• What this task involves
Filter the records below for the word "rigid". Copy each line that holds it.

• Data listing
+ + +
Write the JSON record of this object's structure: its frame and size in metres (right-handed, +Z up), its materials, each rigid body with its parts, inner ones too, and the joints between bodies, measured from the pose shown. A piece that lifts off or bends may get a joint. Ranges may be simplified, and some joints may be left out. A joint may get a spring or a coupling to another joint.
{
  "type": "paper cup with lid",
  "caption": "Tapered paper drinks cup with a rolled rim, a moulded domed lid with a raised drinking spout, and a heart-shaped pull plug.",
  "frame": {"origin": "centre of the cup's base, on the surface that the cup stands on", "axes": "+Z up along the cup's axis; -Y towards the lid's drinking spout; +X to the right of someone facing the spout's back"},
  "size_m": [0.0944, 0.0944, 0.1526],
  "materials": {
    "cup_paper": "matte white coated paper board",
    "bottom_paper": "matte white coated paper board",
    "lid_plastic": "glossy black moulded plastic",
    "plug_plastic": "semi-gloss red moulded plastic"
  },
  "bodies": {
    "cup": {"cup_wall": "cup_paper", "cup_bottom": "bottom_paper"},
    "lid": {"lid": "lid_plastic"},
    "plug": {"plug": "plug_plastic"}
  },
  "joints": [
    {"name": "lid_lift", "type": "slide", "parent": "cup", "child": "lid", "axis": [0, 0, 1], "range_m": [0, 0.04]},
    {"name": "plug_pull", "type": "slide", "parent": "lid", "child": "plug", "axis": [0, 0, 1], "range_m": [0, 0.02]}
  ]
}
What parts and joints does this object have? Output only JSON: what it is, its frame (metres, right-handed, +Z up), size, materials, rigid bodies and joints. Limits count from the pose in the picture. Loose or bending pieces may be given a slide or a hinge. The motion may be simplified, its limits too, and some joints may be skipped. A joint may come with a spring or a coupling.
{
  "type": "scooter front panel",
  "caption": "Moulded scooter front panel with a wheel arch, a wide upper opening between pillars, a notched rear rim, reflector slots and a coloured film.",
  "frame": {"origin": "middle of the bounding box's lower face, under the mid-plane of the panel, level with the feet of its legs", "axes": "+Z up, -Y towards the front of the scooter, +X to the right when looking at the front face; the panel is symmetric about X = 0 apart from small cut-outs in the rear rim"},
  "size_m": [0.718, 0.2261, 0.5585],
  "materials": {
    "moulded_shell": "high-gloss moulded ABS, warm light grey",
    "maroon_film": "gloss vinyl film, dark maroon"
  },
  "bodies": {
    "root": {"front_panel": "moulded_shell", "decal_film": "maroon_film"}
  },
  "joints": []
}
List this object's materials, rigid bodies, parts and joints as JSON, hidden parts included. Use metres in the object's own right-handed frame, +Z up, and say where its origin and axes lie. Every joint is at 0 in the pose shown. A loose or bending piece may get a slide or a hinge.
+ + +
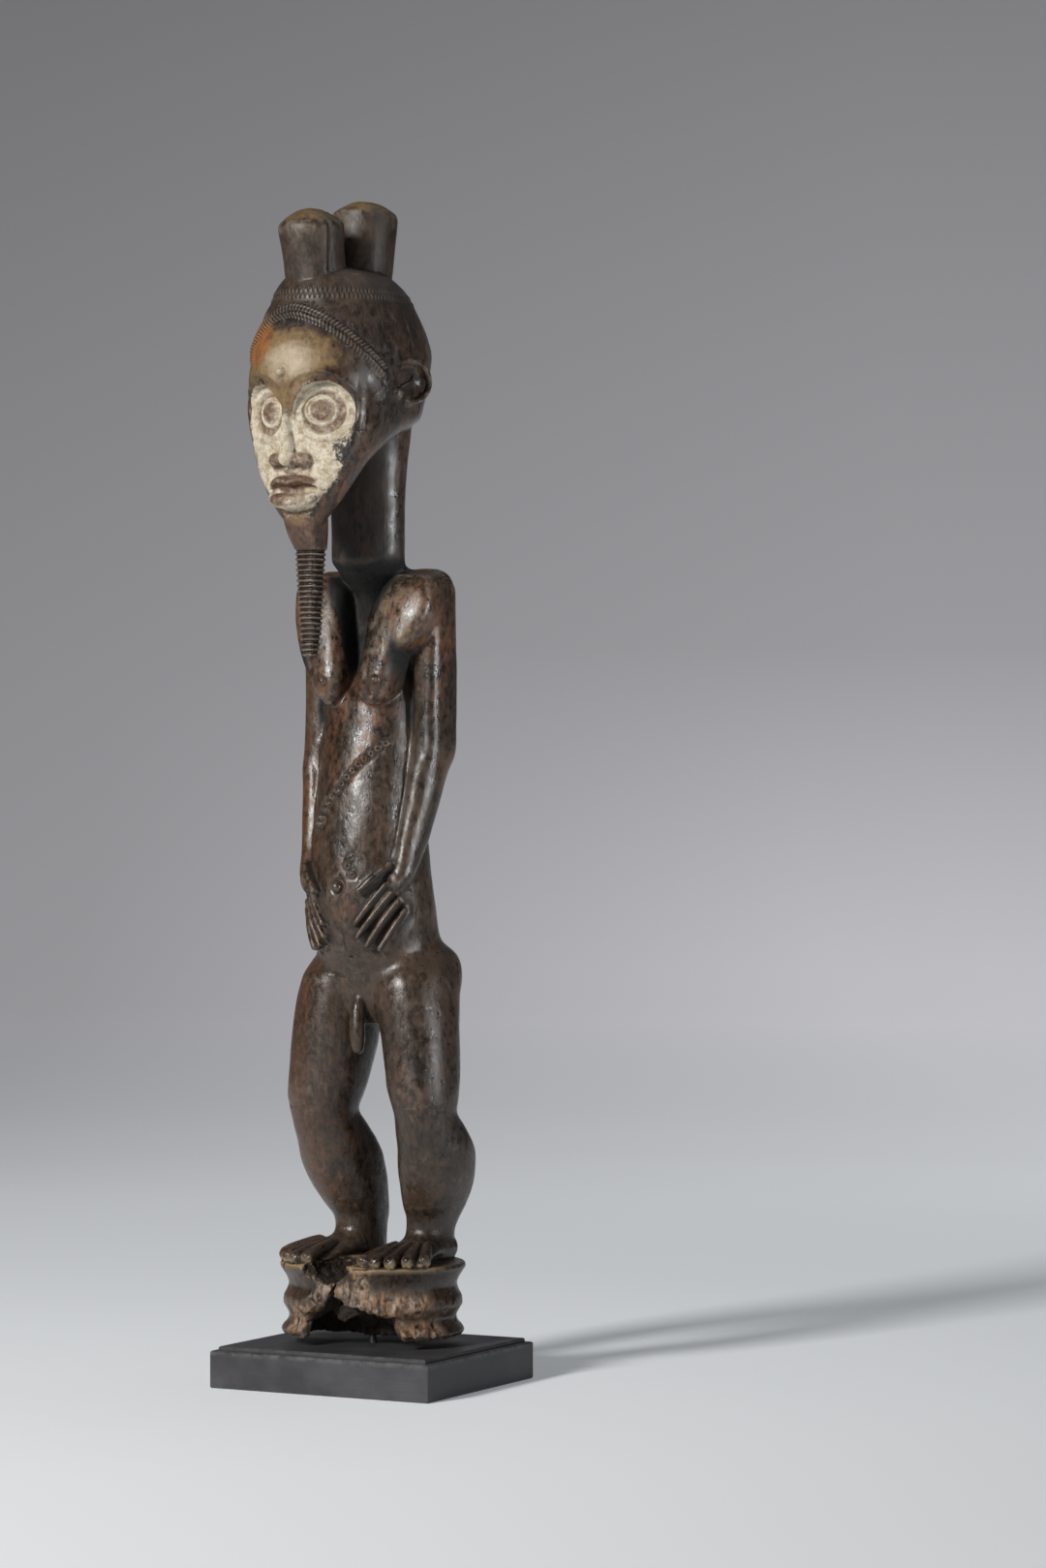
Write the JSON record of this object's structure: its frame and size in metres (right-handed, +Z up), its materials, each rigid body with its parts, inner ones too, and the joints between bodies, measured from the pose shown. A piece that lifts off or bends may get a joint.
+ + +
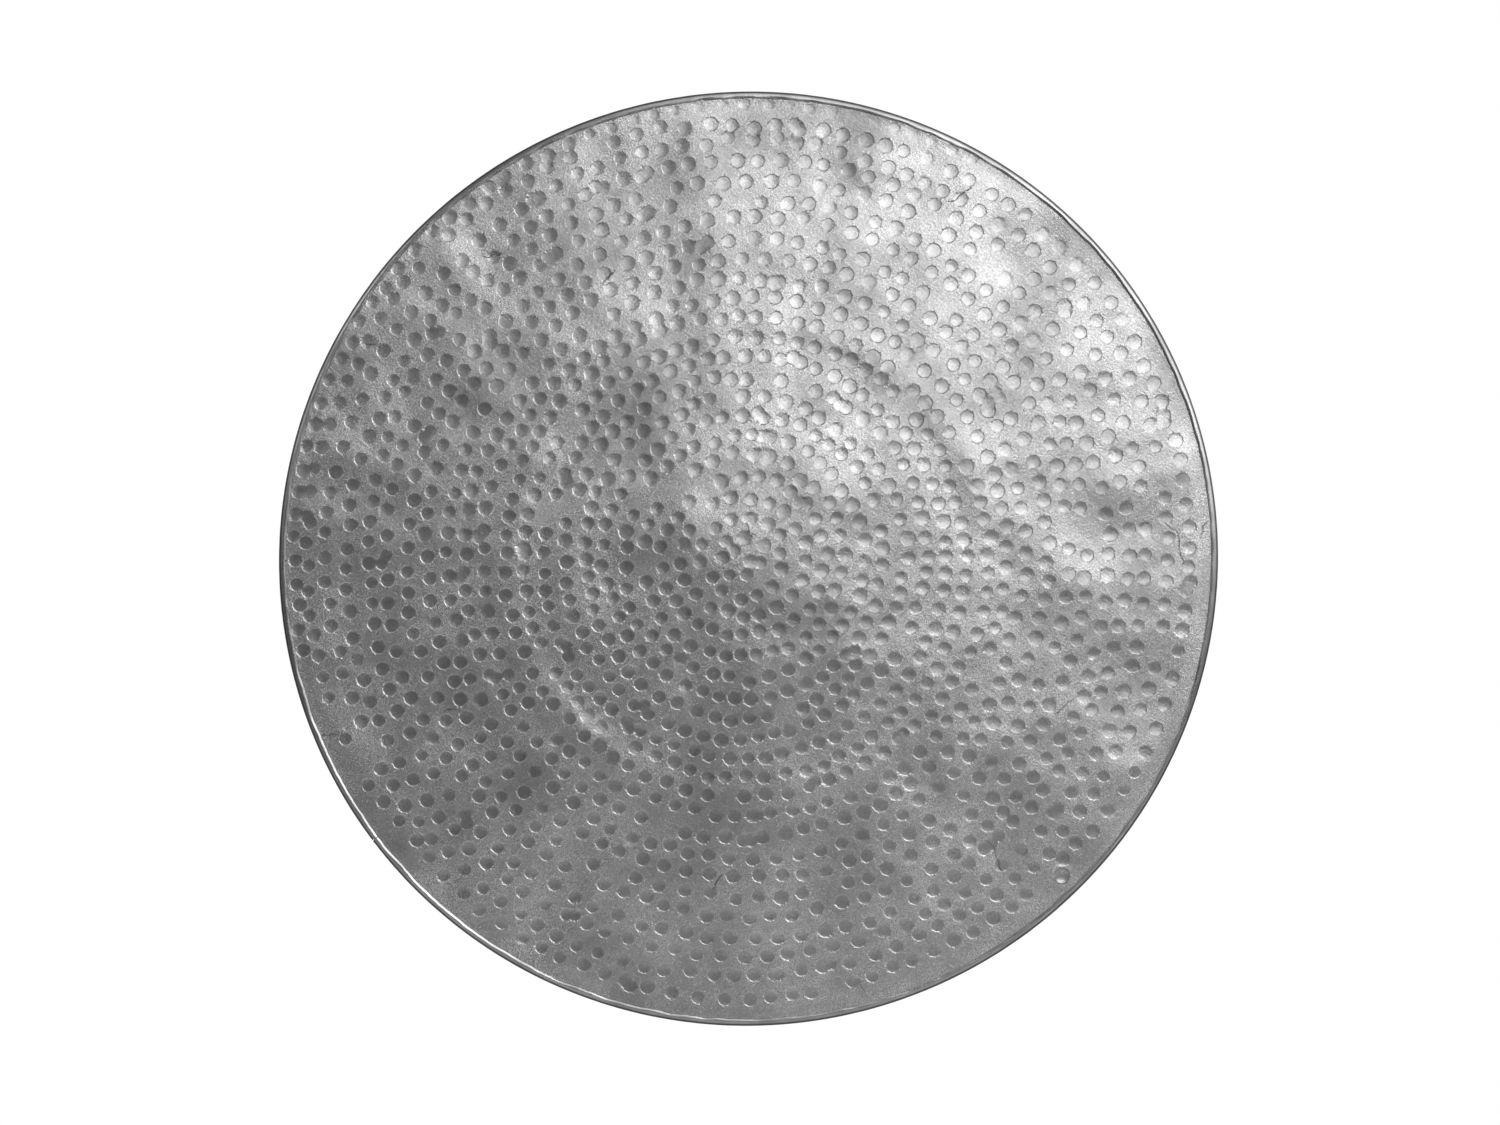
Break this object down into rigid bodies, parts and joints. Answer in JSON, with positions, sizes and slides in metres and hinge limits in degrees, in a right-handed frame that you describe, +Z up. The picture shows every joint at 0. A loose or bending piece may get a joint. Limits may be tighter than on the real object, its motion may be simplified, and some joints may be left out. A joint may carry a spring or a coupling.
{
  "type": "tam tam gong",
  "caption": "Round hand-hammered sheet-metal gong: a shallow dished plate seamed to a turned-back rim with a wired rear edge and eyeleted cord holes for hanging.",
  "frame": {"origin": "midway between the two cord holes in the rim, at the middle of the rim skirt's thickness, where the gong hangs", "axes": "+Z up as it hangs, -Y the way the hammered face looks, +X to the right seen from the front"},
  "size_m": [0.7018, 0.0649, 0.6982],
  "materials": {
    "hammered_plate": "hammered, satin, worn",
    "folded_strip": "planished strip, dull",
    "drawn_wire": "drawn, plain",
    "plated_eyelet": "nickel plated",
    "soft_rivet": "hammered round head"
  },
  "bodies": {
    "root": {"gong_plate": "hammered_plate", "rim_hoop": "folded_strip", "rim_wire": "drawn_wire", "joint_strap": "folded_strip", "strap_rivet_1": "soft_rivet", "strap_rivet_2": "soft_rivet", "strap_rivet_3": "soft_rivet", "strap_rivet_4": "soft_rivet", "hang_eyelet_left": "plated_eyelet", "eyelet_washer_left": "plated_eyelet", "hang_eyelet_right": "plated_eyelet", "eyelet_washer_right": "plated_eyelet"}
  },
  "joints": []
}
+ + +
• Written solution
Write the JSON record of this object's structure: its frame and size in metres (right-handed, +Z up), its materials, each rigid body with its parts, inner ones too, and the joints between bodies, measured from the pose shown. A piece that lifts off or bends may get a joint. Ranges may be simplified, and some joints may be left out. A joint may get a spring or a coupling to another joint.
What parts and joints does this object have? Output only JSON: what it is, its frame (metres, right-handed, +Z up), size, materials, rigid bodies and joints. Limits count from the pose in the picture. Loose or bending pieces may be given a slide or a hinge. The motion may be simplified, its limits too, and some joints may be skipped. A joint may come with a spring or a coupling.
List this object's materials, rigid bodies, parts and joints as JSON, hidden parts included. Use metres in the object's own right-handed frame, +Z up, and say where its origin and axes lie. Every joint is at 0 in the pose shown. A loose or bending piece may get a slide or a hinge.
Write the JSON record of this object's structure: its frame and size in metres (right-handed, +Z up), its materials, each rigid body with its parts, inner ones too, and the joints between bodies, measured from the pose shown. A piece that lifts off or bends may get a joint.
Break this object down into rigid bodies, parts and joints. Answer in JSON, with positions, sizes and slides in metres and hinge limits in degrees, in a right-handed frame that you describe, +Z up. The picture shows every joint at 0. A loose or bending piece may get a joint. Limits may be tighter than on the real object, its motion may be simplified, and some joints may be left out. A joint may carry a spring or a coupling.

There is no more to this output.